* AIM OF THE TASK:
Starting at the first line of the data below, write out each line exactly until you reach the line containing "two roof pantographs.", and include that line too.

* DATA:
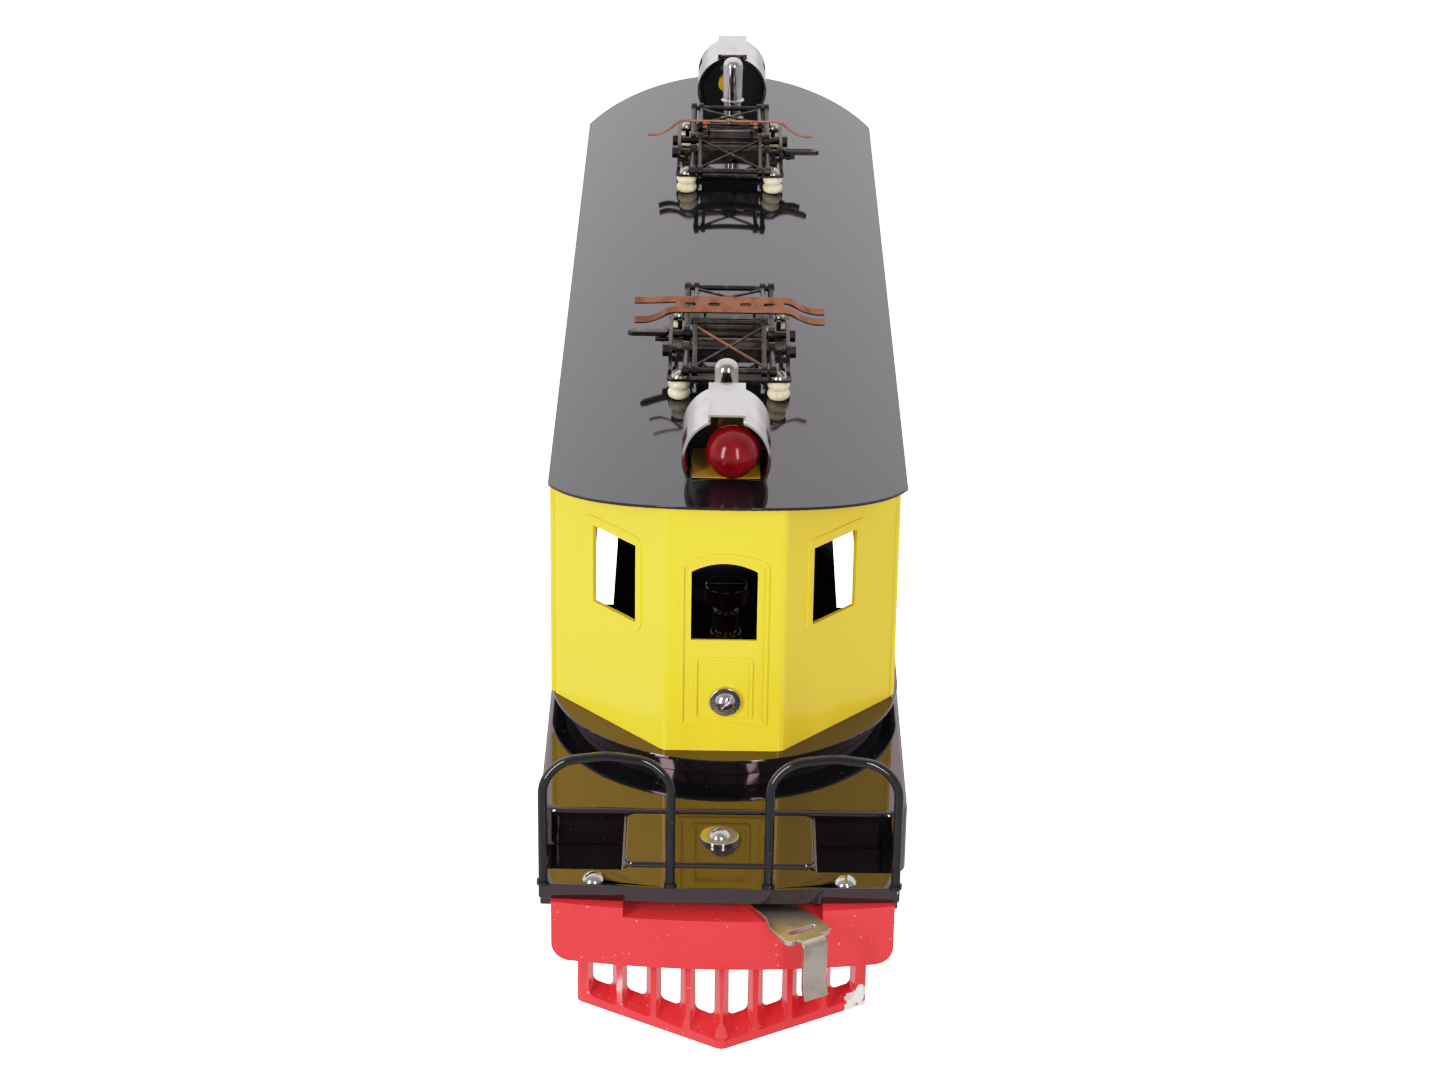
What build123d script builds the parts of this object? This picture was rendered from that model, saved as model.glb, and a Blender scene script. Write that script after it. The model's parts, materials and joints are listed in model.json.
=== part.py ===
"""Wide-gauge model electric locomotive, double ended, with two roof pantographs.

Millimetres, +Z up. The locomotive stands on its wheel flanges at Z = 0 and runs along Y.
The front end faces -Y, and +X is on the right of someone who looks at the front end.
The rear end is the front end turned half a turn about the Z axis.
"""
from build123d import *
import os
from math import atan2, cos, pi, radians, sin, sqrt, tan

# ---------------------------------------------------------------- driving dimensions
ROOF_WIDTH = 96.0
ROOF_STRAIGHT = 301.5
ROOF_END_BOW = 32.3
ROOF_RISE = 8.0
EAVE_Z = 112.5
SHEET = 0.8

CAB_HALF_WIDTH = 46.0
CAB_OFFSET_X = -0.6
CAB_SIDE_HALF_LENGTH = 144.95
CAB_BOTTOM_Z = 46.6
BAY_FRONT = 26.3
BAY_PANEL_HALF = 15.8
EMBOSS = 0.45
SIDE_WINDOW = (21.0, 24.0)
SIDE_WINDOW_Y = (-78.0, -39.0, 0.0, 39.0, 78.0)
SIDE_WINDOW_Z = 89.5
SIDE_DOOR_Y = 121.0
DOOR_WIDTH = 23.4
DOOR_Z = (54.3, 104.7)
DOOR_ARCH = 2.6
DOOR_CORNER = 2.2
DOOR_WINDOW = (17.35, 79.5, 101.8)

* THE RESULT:
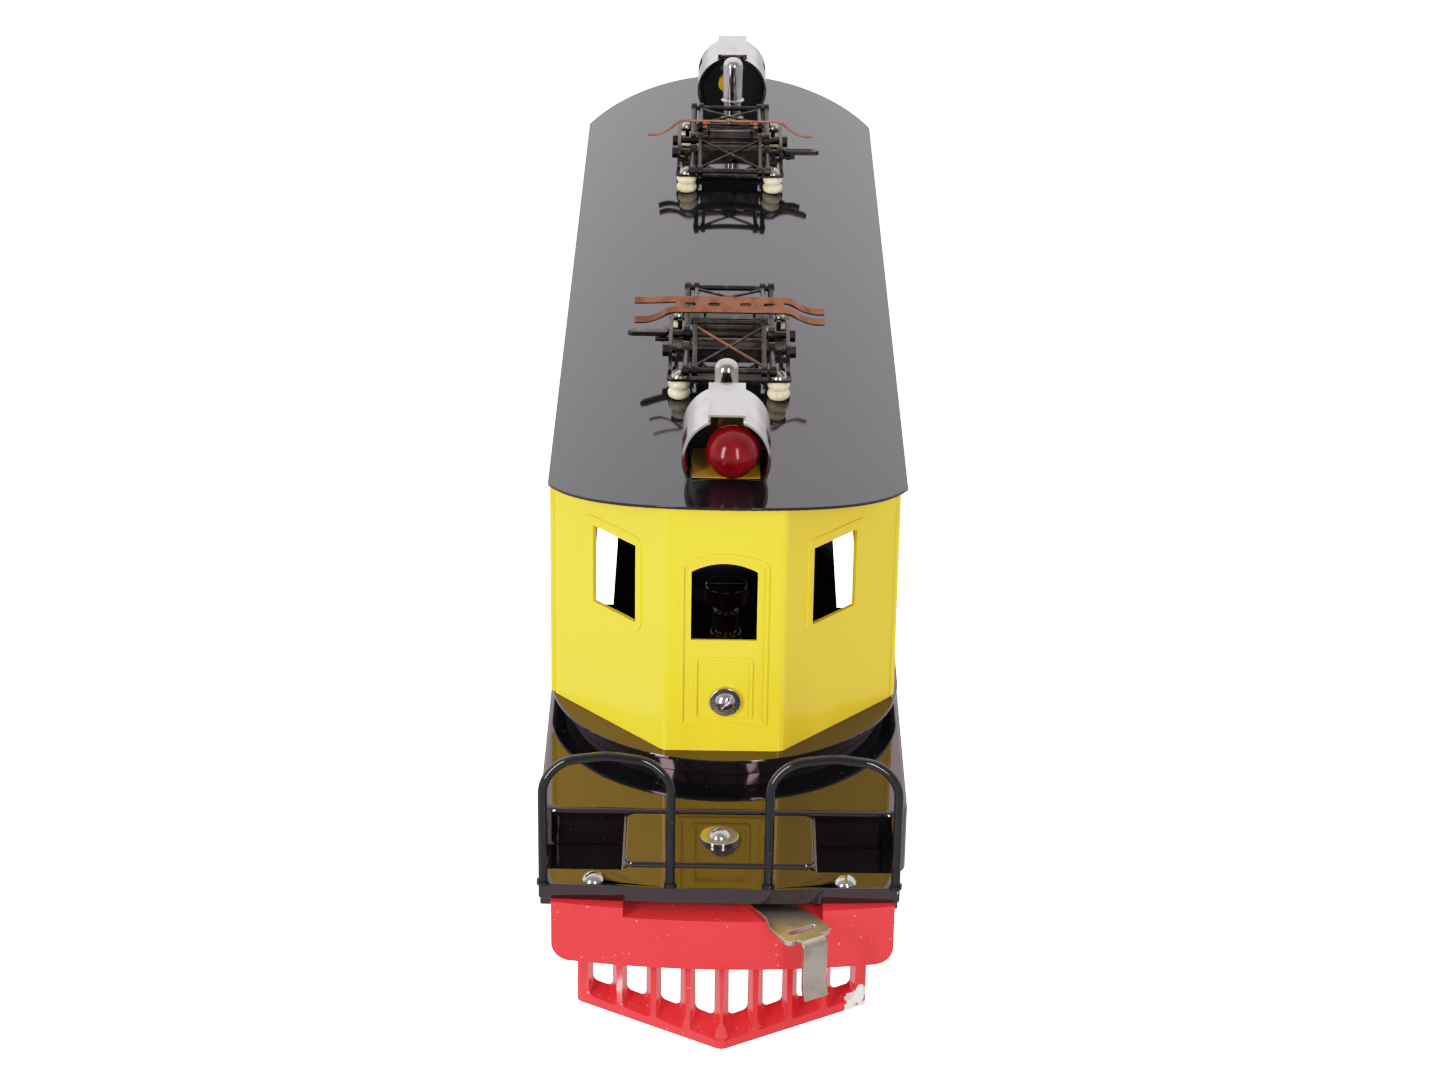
What build123d script builds the parts of this object? This picture was rendered from that model, saved as model.glb, and a Blender scene script. Write that script after it. The model's parts, materials and joints are listed in model.json.
=== part.py ===
"""Wide-gauge model electric locomotive, double ended, with two roof pantographs.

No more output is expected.